*Exercise requirements*: Copy nothing but the lines below running from the line containing "bpy.context.scene.collection.objects.link(rigid_bodies[body])" through the line containing "frame = import_model()", both end lines included.

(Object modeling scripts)
■ ■ ■ ■ ■ ■ ■

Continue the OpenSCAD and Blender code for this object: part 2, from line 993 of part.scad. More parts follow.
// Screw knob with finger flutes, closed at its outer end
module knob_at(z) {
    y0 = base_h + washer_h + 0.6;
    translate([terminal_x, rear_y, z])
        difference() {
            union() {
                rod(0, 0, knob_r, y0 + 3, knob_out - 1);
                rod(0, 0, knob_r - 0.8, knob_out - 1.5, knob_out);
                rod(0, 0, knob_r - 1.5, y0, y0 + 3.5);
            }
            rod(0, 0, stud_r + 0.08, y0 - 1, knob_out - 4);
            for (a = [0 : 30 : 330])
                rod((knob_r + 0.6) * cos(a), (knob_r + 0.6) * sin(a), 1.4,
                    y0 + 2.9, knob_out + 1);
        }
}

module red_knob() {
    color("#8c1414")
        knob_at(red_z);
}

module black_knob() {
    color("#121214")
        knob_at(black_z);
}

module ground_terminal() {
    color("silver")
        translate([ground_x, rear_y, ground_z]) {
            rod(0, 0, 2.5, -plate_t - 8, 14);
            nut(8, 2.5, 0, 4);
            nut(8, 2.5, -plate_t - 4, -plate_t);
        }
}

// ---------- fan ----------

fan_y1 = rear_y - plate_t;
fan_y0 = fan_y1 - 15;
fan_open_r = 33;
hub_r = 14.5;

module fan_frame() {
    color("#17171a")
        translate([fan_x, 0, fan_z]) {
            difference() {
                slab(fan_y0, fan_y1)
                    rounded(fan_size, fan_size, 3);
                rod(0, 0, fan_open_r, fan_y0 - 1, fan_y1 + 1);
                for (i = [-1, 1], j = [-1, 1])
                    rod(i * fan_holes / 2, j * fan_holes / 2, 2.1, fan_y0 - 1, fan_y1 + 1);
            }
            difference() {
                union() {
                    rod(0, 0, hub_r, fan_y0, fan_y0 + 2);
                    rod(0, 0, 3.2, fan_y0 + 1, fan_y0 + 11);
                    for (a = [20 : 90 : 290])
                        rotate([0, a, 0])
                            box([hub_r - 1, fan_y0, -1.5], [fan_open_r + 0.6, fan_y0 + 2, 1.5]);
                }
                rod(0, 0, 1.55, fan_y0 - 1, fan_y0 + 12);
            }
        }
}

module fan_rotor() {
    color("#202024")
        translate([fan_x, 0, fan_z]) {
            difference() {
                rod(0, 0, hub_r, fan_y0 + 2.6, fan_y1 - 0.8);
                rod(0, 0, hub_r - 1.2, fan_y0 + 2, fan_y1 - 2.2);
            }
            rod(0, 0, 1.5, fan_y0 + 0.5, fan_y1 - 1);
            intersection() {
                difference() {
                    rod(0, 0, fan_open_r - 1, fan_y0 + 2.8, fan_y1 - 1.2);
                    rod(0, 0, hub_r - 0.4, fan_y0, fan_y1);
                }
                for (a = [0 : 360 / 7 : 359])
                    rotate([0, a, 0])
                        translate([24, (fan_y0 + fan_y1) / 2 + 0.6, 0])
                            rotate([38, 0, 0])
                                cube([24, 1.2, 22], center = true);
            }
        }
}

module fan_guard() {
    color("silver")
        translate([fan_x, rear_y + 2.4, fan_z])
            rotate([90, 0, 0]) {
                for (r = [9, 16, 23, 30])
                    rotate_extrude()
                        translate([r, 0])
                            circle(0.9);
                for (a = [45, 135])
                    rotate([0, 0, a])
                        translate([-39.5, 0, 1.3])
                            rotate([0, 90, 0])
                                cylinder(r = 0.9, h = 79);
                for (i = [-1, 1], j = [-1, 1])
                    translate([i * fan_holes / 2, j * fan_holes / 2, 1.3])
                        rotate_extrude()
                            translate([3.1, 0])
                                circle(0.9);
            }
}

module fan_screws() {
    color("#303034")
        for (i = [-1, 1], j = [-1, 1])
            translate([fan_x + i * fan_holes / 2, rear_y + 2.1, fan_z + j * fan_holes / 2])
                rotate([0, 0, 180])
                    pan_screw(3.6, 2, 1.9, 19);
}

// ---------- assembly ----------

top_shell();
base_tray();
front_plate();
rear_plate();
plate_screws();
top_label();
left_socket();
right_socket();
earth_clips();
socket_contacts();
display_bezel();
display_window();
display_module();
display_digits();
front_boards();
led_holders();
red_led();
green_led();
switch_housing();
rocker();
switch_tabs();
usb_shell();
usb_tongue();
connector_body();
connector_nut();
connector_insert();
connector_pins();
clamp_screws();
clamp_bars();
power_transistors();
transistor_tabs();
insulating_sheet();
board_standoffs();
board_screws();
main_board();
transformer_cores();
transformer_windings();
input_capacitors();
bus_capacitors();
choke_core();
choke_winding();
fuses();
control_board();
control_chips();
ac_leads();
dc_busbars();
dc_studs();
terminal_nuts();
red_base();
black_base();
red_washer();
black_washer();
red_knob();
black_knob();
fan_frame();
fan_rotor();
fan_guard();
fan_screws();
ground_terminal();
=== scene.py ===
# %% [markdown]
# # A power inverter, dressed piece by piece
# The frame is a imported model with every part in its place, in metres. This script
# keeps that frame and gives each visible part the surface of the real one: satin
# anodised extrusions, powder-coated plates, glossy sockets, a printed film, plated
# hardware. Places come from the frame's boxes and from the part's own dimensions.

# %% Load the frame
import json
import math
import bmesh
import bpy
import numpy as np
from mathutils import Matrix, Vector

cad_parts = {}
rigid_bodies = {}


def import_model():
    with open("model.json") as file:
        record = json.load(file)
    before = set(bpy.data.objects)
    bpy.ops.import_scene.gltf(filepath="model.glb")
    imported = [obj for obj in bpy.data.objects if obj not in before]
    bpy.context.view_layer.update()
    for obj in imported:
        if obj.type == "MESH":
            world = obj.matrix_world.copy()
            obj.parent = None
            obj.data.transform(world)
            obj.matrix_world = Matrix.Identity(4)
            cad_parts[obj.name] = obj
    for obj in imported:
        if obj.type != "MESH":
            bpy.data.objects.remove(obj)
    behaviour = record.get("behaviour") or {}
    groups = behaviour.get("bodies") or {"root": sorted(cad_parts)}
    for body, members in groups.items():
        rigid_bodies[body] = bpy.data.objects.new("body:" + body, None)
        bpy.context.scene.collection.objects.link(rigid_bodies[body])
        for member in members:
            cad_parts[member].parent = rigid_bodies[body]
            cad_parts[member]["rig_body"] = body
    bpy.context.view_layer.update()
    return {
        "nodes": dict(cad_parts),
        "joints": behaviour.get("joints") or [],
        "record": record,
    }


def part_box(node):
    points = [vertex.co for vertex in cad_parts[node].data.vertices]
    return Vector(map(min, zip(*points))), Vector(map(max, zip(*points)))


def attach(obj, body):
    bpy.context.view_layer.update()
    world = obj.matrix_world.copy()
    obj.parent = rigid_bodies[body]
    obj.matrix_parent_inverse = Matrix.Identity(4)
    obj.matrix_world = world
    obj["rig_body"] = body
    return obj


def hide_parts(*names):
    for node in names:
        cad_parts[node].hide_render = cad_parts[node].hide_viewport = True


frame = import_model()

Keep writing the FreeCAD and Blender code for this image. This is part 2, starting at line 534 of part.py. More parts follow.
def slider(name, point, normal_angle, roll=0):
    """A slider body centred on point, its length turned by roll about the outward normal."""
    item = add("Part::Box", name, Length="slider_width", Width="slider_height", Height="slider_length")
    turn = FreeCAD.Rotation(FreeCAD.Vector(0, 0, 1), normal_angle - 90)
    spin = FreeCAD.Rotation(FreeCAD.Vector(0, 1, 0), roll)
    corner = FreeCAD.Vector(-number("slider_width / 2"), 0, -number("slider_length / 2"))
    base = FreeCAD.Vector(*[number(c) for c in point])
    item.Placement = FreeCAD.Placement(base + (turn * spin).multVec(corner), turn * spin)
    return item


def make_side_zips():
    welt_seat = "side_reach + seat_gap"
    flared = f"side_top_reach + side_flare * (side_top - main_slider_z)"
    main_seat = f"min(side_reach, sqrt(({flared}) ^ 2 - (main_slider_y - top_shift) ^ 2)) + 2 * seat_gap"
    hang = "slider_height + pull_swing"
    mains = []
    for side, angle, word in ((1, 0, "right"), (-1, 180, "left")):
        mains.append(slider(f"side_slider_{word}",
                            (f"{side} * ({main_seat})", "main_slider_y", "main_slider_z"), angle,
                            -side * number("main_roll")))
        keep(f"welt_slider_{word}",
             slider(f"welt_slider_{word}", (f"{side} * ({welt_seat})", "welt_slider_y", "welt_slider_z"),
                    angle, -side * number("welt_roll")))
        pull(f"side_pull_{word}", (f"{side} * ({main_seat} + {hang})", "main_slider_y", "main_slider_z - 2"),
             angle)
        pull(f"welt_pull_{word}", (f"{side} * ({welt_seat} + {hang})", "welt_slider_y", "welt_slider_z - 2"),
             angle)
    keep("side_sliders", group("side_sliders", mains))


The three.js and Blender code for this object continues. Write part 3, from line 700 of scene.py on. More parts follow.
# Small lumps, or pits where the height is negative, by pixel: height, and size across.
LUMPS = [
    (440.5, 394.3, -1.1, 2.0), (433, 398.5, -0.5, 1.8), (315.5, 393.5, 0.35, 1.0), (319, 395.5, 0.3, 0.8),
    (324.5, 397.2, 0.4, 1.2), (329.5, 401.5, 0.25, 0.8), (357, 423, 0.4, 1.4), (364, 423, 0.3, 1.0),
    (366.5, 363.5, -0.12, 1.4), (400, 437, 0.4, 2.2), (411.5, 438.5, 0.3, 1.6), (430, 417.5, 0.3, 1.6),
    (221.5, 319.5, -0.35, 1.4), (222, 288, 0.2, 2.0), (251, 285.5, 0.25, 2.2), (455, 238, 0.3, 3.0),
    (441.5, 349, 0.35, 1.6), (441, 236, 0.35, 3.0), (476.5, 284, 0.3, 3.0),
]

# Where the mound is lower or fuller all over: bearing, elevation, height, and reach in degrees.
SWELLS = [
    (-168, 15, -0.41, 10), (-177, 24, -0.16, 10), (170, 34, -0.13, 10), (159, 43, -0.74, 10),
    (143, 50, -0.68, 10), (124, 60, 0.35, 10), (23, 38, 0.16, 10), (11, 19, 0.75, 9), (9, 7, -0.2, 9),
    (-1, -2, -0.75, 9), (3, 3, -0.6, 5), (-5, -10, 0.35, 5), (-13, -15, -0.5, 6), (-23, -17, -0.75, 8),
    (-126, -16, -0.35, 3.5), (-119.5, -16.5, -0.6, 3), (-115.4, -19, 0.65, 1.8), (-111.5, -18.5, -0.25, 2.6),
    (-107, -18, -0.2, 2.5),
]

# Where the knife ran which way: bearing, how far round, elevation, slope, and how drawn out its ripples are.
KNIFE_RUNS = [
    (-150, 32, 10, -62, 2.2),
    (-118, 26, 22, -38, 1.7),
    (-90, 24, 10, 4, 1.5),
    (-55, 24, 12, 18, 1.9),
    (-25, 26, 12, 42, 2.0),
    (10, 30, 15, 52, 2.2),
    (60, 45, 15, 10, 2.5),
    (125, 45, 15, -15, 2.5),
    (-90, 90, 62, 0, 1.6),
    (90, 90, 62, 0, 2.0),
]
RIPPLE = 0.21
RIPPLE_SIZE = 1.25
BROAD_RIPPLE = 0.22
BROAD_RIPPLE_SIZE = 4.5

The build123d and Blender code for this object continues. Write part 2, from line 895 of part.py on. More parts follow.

■ ■ ■ ■ ■ ■ ■

*Full solution*:
        bpy.context.scene.collection.objects.link(rigid_bodies[body])
        for member in members:
            cad_parts[member].parent = rigid_bodies[body]
            cad_parts[member]["rig_body"] = body
    bpy.context.view_layer.update()
    return {
        "nodes": dict(cad_parts),
        "joints": behaviour.get("joints") or [],
        "record": record,
    }


def part_box(node):
    points = [vertex.co for vertex in cad_parts[node].data.vertices]
    return Vector(map(min, zip(*points))), Vector(map(max, zip(*points)))


def attach(obj, body):
    bpy.context.view_layer.update()
    world = obj.matrix_world.copy()
    obj.parent = rigid_bodies[body]
    obj.matrix_parent_inverse = Matrix.Identity(4)
    obj.matrix_world = world
    obj["rig_body"] = body
    return obj


def hide_parts(*names):
    for node in names:
        cad_parts[node].hide_render = cad_parts[node].hide_viewport = True


frame = import_model()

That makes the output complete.